Amid the second wave of Coronavirus in the country, it is suicidal for people to rush back to their ancestral homes for the Eid holidays, warned Health and Family Welfare minister, Zahid Maleque, on Monday.
"The way people are flocking at the ferry terminals avoiding all health regulations is a suicidal decision," the minister said, attending a virtual meeting with divisional officials of the ministry.
Every day thousands of people are losing their lives in the neighbouring country of India due to a new variant of Covid-19, Maleque said, adding that this has also spread to Nepal and is wreaking havoc.
The new variant was also found in Bangladesh recently he said. "People of rural areas will be infected massively if people headed home continue to leave the capital in huge crowds."
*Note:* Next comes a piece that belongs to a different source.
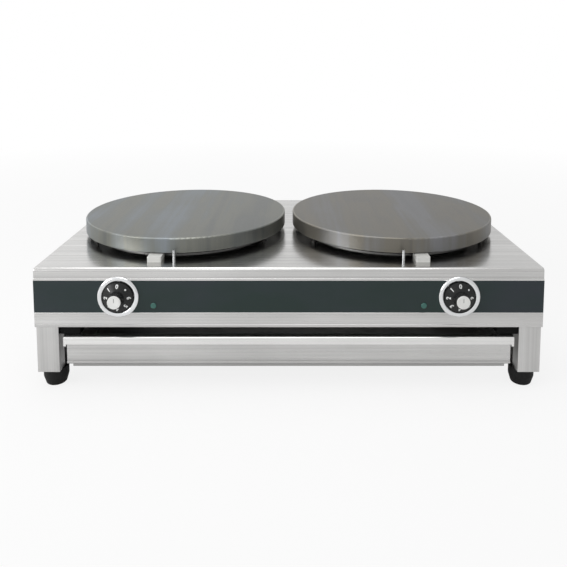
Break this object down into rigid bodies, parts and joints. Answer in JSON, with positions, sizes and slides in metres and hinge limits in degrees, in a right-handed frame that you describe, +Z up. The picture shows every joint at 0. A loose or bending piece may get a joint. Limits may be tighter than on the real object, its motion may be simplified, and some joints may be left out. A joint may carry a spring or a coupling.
{
  "type": "electric crepe maker",
  "caption": "Countertop electric crepe maker: round griddle plates side by side on a stainless casing with dial controls, folded legs on rubber feet and a sliding drawer below.",
  "frame": {"origin": "middle of the footprint box, on the plane that the rubber feet stand on", "axes": "+X to the right seen from the front, the controls face -Y, +Z up"},
  "size_m": [0.856, 0.537, 0.249],
  "materials": {
    "brushed_steel": "satin brushed",
    "panel_gloss": "high gloss, near black",
    "zinc_steel": "bright zinc",
    "white_ceramic": "glazed white ceramic",
    "black_plastic": "matt",
    "lead_insulation": "silicone covered",
    "black_rubber": "matt rubber",
    "cast_plate": "machined grey, seasoned",
    "element_sheath": "oxidised sheath",
    "mineral_wool": "mineral wool felt",
    "sensor_steel": "bare drawn tube",
    "chrome": "bright chrome",
    "dial_black": "moulded black",
    "cap_white": "pale satin",
    "green_lens": "clear green, unlit"
  },
  "bodies": {
    "casing": {"base_pan": "brushed_steel", "bezel_ring_left": "chrome", "bezel_ring_right": "chrome", "ceramic_guide_left": "white_ceramic", "ceramic_guide_right": "white_ceramic", "clamp_screws": "zinc_steel", "control_panel": "panel_gloss", "cord_gland": "black_plastic", "cover_screws": "zinc_steel", "drawer_rail_left": "zinc_steel", "drawer_rail_right": "zinc_steel", "element_clamp_left": "zinc_steel", "element_clamp_right": "zinc_steel", "foot_front_left": "black_rubber", "foot_front_right": "black_rubber", "foot_rear_left": "black_rubber", "foot_rear_right": "black_rubber", "foot_studs": "zinc_steel", "front_panel": "brushed_steel", "griddle_plate_left": "cast_plate", "griddle_plate_right": "cast_plate", "heating_element_left": "element_sheath", "heating_element_right": "element_sheath", "lamp_body_left": "black_plastic", "lamp_body_right": "black_plastic", "lamp_lens_left": "green_lens", "lamp_lens_right": "green_lens", "leads_left": "lead_insulation", "leads_right": "lead_insulation", "leg_bolts": "zinc_steel", "leg_front_left": "brushed_steel", "leg_front_right": "brushed_steel", "leg_rear_left": "brushed_steel", "leg_rear_right": "brushed_steel", "mains_leads": "lead_insulation", "plate_posts_left": "zinc_steel", "plate_posts_right": "zinc_steel", "rear_panel": "brushed_steel", "reflector_pan_left": "brushed_steel", "reflector_pan_right": "brushed_steel", "sensor_left": "sensor_steel", "sensor_right": "sensor_steel", "stop_pin_left": "zinc_steel", "stop_pin_right": "zinc_steel", "terminal_block": "white_ceramic", "thermostat_left": "black_plastic", "thermostat_right": "black_plastic", "top_cover": "brushed_steel", "wool_pad_left": "mineral_wool", "wool_pad_right": "mineral_wool"},
    "knob_left": {"dial_left": "dial_black", "knob_cap_left": "cap_white", "knob_shaft_left": "zinc_steel"},
    "knob_right": {"dial_right": "dial_black", "knob_cap_right": "cap_white", "knob_shaft_right": "zinc_steel"},
    "drawer": {"drawer_tray": "brushed_steel", "drawer_front": "brushed_steel"}
  },
  "joints": [
    {"name": "knob_left_turn", "type": "hinge", "parent": "casing", "child": "knob_left", "pos_m": [-0.286, -0.2415, 0.163], "axis": [0, 1, 0], "range_deg": [0, 270]},
    {"name": "knob_right_turn", "type": "hinge", "parent": "casing", "child": "knob_right", "pos_m": [0.286, -0.2415, 0.163], "axis": [0, 1, 0], "range_deg": [0, 270]},
    {"name": "drawer_slide", "type": "slide", "parent": "casing", "child": "drawer", "axis": [0, -1, 0], "range_m": [0, 0.34]}
  ]
}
People in towns are commuting carelessly. They are travelling in overcrowded vehicles and flocking to shopping malls in the big divisional cities, including Dhaka.
If it continues like this, a dangerous situation like India and Nepal may happen in the country after Eid, said the minister. Therefore, concerned officials in charge of each border area have to work hard. All people, including families of people coming from India in border areas, must be tested for Covid infection, quickly and mandatorily.
Emergency measures must be taken to prevent vehicles from crossing the border into their respective districts, he added.
The health minister also gave directives to ensure the quarantine of driver-helpers arriving from India.
During the meeting, the health minister gave directions to the divisional commissioners, range DIG, deputy commissioners, superintendent of police, civil surgeon and other concerned officials of four divisions -- Rangpur, Sylhet, Khulna, and Chittagong, on what to do to curb the new Indian variant. He also listened to their opinions in this regard.
The alarming Coronavirus transmission surge in the country may get worse after Eid-ul-Fitr, warned Directorate General of Health Services (DGHS) spokesman, Nazmul Islam, on Sunday.
Eid-ul-Fitr, the largest religious festival in the country is likely to be celebrated after four days.
However, the situation is different since last year as the global coronavirus pandemic continues to rattle the world, specially countries in South Asia of late.
Earlier, the government enforced the lockdown from April 6, which was later extended in several phases in the face of a surge in Covid-19 infections in the country.
Most recently, the lockdown was extended until 16 May as the second pandemic wave hit the country.